Another MTR ride took us to the Taoist temple of Wong Tai Sin, a big, bustling place overlooked by apartment blocks. The air was itchy with wood smoke and incence and it started to burn my eyes a bit. A lot of people were shaking cans of wooden sticks as a method of fortune-telling, and the rattle filled the whole compound. There was a long arcade behind the main temple, of soothsayers, geomancers and palmists sitting in little booths. One of them, an old Chinese man with a very long white beard, looked just like a fortune-teller should. If I'd wanted my future told, I would have gone to him.

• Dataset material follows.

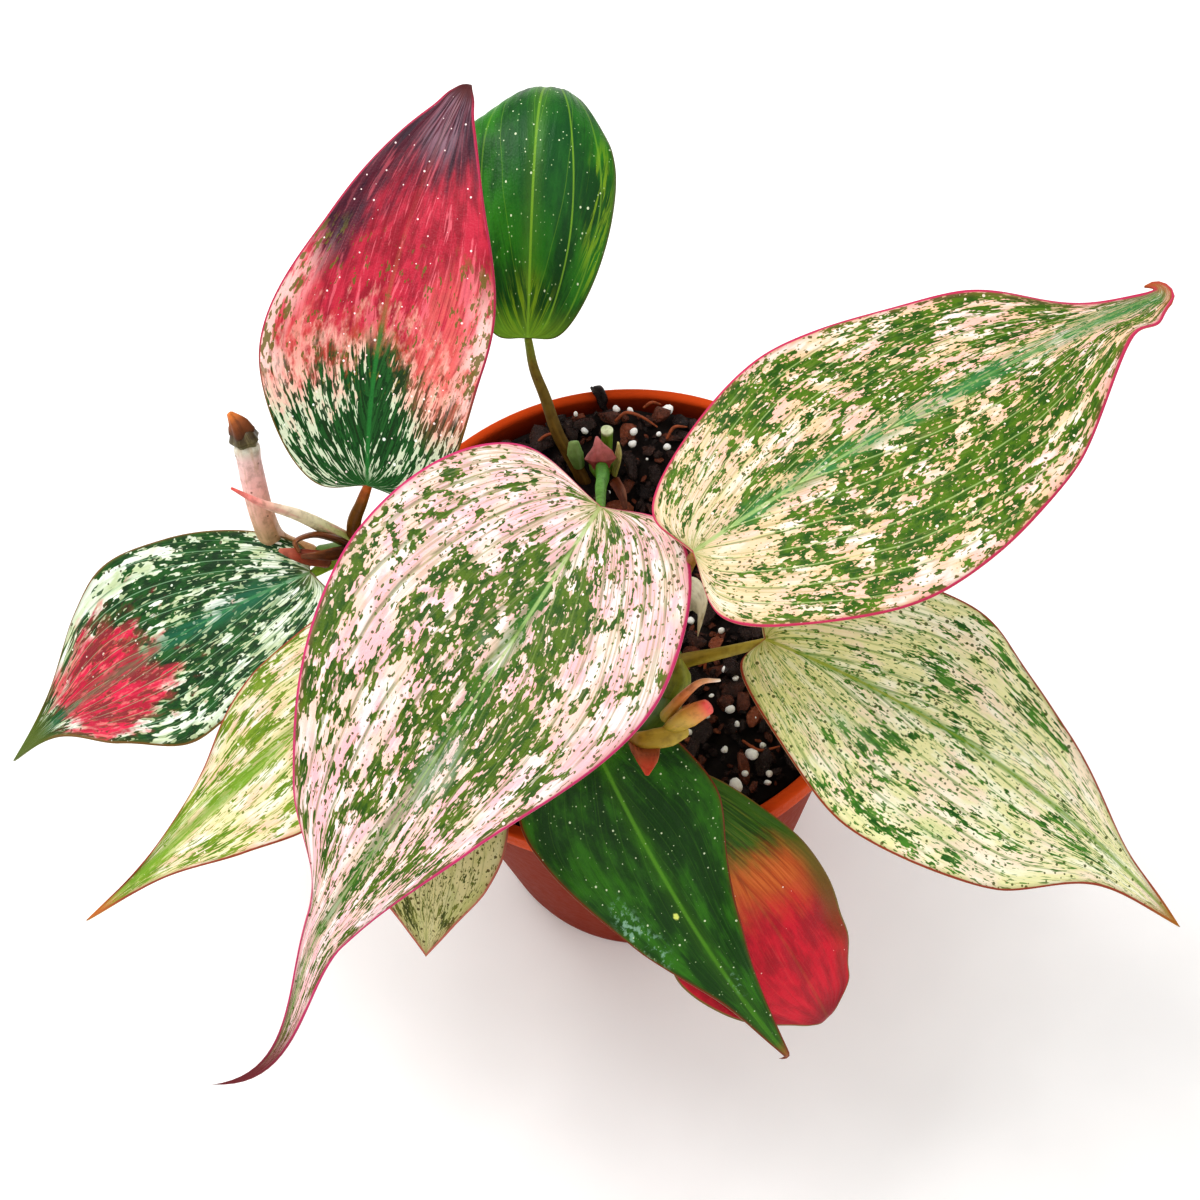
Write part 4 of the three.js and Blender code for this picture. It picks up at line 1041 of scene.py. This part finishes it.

It was getting a bit dark, so we took three trains back to our stop and then went into the Vietnamese restaurant across the road. The girls holding menus outside are so friendly and we always tell them that we might be along tomorrow (normally because we've just eaten) so we thought we would. The menu was hige, with well over five hundred items and we ordered so much that it didn't all fit on the little table we had. The only non-fish item on the menu that I didn't consider was the fertilised duck embryo that is a Vietnamese speciality that we even managed to avoid while we were in the country. We did justice to the tableful of food, but still ended up leaving some.
Another quick internet followed and then Mikey watched Superman. I'm going to sleep because we never seem to manage it before midnight at the moment.